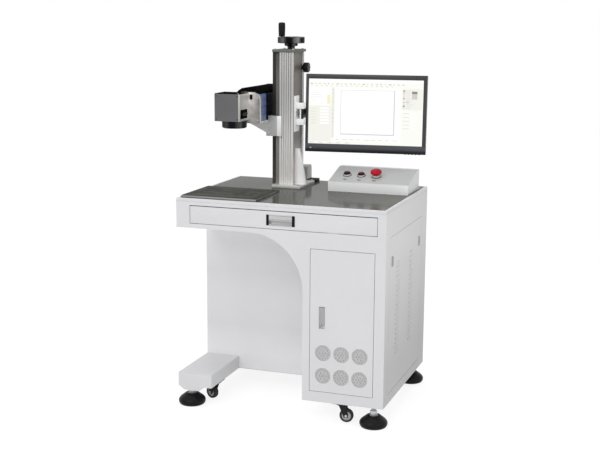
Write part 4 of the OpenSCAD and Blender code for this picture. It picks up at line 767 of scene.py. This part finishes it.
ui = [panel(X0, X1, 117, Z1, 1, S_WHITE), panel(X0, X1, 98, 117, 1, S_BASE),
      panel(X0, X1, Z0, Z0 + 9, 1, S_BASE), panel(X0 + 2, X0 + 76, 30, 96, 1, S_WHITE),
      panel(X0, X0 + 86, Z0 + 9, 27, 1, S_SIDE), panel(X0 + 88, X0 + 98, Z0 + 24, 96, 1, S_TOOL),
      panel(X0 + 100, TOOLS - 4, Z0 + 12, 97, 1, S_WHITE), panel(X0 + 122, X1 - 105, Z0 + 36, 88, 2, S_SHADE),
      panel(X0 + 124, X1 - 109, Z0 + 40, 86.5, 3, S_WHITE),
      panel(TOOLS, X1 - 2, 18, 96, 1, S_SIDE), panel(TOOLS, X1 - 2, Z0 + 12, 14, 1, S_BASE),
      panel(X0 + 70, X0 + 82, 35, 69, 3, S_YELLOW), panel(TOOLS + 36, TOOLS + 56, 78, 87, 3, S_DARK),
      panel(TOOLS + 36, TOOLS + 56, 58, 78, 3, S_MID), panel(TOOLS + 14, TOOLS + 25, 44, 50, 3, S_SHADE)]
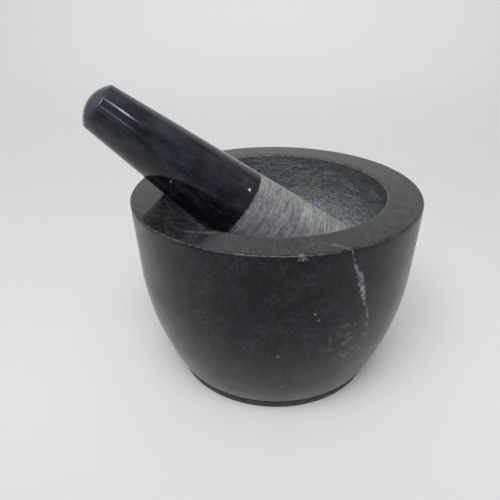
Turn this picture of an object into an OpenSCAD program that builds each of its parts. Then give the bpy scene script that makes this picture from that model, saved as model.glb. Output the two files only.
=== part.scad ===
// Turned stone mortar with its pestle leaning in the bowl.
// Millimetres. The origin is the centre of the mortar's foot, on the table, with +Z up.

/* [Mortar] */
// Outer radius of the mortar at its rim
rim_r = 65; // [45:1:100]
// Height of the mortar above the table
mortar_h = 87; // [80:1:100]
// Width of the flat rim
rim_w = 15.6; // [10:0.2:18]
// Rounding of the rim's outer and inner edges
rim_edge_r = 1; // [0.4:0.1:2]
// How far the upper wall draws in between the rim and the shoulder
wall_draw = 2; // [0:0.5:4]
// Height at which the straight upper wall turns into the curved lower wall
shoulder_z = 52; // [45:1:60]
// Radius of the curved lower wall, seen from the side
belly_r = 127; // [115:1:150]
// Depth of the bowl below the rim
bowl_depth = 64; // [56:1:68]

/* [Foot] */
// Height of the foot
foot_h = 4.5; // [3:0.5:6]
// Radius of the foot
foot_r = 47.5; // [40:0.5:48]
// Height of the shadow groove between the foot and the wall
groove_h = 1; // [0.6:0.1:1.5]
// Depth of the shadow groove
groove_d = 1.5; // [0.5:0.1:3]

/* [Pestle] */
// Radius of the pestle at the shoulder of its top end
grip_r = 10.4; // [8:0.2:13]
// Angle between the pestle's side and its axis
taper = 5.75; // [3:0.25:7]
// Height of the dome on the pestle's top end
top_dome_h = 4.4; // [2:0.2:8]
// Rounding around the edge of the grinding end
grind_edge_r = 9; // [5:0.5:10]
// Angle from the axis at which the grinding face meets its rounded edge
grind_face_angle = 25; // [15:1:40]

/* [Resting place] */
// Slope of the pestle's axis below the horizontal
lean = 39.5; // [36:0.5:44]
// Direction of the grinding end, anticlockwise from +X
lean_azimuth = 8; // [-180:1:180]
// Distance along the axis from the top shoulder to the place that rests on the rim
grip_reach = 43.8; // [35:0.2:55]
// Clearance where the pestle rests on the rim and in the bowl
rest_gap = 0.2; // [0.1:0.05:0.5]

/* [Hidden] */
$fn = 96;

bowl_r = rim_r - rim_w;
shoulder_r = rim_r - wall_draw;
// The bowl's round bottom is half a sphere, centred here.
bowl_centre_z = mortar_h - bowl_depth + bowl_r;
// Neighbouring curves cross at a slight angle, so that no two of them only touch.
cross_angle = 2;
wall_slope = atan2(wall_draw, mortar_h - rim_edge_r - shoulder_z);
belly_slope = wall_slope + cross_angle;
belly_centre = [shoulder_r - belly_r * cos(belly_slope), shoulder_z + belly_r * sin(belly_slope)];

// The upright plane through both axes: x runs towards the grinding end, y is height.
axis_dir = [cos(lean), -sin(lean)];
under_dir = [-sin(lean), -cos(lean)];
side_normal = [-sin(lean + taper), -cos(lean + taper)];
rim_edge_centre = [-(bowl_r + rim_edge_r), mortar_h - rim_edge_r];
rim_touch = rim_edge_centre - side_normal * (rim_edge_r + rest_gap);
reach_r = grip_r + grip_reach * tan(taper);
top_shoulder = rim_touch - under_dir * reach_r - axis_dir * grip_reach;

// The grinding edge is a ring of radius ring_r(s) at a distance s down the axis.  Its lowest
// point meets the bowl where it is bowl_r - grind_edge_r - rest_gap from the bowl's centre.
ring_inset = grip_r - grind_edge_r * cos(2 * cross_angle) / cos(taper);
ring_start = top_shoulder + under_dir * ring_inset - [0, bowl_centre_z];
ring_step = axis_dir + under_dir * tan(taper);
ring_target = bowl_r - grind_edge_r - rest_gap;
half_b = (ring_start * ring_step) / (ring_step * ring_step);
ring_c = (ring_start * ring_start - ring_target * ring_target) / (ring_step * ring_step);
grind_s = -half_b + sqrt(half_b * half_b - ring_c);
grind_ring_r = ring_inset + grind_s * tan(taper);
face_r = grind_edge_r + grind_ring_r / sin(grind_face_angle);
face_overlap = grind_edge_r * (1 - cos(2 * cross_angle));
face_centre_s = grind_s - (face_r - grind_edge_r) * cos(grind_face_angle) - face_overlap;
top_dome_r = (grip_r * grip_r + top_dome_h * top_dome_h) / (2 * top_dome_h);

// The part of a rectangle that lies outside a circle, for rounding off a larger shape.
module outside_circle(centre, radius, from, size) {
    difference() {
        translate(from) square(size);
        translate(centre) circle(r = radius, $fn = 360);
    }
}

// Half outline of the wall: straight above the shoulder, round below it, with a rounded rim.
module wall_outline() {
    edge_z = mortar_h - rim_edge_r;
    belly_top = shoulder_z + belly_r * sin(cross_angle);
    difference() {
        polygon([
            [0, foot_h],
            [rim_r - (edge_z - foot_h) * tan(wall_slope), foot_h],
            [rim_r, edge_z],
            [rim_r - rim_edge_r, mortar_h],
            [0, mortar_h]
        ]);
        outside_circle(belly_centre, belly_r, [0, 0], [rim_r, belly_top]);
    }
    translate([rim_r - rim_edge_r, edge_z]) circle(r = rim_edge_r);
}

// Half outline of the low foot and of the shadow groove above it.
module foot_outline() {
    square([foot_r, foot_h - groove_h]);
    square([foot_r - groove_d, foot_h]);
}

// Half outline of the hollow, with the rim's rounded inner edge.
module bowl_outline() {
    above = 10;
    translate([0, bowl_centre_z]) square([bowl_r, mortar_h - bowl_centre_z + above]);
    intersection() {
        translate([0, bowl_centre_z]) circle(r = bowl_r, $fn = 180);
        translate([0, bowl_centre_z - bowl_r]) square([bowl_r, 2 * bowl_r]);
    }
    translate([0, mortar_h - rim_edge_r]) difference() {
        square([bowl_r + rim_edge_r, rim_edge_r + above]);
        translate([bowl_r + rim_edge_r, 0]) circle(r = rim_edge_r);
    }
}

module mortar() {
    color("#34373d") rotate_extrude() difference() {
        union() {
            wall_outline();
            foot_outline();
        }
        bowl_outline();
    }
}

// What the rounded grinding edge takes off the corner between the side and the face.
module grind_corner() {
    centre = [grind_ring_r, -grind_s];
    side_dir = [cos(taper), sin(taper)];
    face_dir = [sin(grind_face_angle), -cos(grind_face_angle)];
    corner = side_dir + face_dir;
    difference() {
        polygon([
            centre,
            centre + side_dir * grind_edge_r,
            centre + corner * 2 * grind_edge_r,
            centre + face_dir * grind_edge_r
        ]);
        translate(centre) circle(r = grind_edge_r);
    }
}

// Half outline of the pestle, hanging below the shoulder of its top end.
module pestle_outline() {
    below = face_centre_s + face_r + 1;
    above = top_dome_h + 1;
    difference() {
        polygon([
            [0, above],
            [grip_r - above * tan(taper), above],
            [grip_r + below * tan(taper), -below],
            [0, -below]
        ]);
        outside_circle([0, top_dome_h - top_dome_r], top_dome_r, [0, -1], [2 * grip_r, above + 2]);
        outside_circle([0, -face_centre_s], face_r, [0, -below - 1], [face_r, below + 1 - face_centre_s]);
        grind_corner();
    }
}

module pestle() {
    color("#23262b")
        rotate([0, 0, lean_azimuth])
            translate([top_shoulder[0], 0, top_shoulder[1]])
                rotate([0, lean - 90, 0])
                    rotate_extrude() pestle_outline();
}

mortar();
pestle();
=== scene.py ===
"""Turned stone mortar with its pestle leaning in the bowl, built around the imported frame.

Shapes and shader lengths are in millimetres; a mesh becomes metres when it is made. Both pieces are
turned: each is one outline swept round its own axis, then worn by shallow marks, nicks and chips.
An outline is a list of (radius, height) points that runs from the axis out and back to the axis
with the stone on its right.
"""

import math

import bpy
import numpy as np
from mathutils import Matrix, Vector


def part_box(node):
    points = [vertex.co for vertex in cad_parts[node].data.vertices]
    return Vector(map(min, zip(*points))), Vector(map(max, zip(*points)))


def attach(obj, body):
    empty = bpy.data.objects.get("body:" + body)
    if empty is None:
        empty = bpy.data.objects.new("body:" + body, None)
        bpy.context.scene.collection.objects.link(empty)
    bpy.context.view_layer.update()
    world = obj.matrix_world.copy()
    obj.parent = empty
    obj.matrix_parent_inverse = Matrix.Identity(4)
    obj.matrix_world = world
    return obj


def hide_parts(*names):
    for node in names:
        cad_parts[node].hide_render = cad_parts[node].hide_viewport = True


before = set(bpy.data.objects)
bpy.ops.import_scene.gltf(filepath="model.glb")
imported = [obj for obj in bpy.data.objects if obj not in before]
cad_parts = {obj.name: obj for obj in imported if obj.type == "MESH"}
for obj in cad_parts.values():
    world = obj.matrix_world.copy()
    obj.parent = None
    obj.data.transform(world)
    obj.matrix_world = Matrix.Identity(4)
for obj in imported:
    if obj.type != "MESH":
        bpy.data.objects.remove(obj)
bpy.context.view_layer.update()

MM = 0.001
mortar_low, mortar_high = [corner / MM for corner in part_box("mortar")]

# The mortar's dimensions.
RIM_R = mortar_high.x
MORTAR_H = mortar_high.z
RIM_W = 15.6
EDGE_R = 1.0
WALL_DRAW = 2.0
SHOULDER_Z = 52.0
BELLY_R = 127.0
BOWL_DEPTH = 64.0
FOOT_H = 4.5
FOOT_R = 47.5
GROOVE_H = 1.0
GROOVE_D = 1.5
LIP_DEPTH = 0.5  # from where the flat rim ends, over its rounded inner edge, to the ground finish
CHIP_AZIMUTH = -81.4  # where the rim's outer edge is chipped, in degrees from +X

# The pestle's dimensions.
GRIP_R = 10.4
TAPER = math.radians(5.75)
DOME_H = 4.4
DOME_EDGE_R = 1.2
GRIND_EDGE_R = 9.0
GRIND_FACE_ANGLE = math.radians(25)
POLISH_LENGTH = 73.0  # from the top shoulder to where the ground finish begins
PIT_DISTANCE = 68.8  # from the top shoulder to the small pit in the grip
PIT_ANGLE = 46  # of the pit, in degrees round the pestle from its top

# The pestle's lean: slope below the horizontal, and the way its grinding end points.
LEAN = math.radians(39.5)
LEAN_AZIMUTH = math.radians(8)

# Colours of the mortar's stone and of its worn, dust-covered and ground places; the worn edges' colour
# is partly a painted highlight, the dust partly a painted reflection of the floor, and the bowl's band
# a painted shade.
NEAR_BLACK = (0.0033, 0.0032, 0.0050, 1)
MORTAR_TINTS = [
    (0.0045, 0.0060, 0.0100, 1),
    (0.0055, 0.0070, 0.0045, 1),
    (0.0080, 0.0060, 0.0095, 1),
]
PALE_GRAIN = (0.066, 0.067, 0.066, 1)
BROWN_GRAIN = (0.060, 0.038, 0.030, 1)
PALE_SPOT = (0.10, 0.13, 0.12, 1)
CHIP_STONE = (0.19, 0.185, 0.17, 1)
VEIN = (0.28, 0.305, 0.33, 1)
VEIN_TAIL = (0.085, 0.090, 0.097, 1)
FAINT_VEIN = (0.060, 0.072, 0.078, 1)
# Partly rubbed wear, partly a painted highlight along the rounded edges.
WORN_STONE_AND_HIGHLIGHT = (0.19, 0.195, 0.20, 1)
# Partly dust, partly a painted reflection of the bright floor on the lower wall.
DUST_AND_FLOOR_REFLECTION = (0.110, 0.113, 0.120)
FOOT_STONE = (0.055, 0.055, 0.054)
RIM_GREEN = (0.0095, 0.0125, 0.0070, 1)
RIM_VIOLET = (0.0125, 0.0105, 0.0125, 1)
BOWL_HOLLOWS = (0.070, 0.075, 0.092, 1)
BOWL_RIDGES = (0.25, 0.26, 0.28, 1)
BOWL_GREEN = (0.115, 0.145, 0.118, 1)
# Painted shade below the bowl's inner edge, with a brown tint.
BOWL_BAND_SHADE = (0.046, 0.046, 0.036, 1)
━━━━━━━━
→ Exercise:
Extract, word for word, every line beginning with the one that holds "its top end." and concluding with the one that holds "bpy.context.scene.collection.objects.link(empty)". Include both of those lines.

→ Task output:
// Half outline of the pestle, hanging below the shoulder of its top end.
module pestle_outline() {
    below = face_centre_s + face_r + 1;
    above = top_dome_h + 1;
    difference() {
        polygon([
            [0, above],
            [grip_r - above * tan(taper), above],
            [grip_r + below * tan(taper), -below],
            [0, -below]
        ]);
        outside_circle([0, top_dome_h - top_dome_r], top_dome_r, [0, -1], [2 * grip_r, above + 2]);
        outside_circle([0, -face_centre_s], face_r, [0, -below - 1], [face_r, below + 1 - face_centre_s]);
        grind_corner();
    }
}

module pestle() {
    color("#23262b")
        rotate([0, 0, lean_azimuth])
            translate([top_shoulder[0], 0, top_shoulder[1]])
                rotate([0, lean - 90, 0])
                    rotate_extrude() pestle_outline();
}

mortar();
pestle();
=== scene.py ===
"""Turned stone mortar with its pestle leaning in the bowl, built around the imported frame.

Shapes and shader lengths are in millimetres; a mesh becomes metres when it is made. Both pieces are
turned: each is one outline swept round its own axis, then worn by shallow marks, nicks and chips.
An outline is a list of (radius, height) points that runs from the axis out and back to the axis
with the stone on its right.
"""

import math

import bpy
import numpy as np
from mathutils import Matrix, Vector


def part_box(node):
    points = [vertex.co for vertex in cad_parts[node].data.vertices]
    return Vector(map(min, zip(*points))), Vector(map(max, zip(*points)))


def attach(obj, body):
    empty = bpy.data.objects.get("body:" + body)
    if empty is None:
        empty = bpy.data.objects.new("body:" + body, None)
        bpy.context.scene.collection.objects.link(empty)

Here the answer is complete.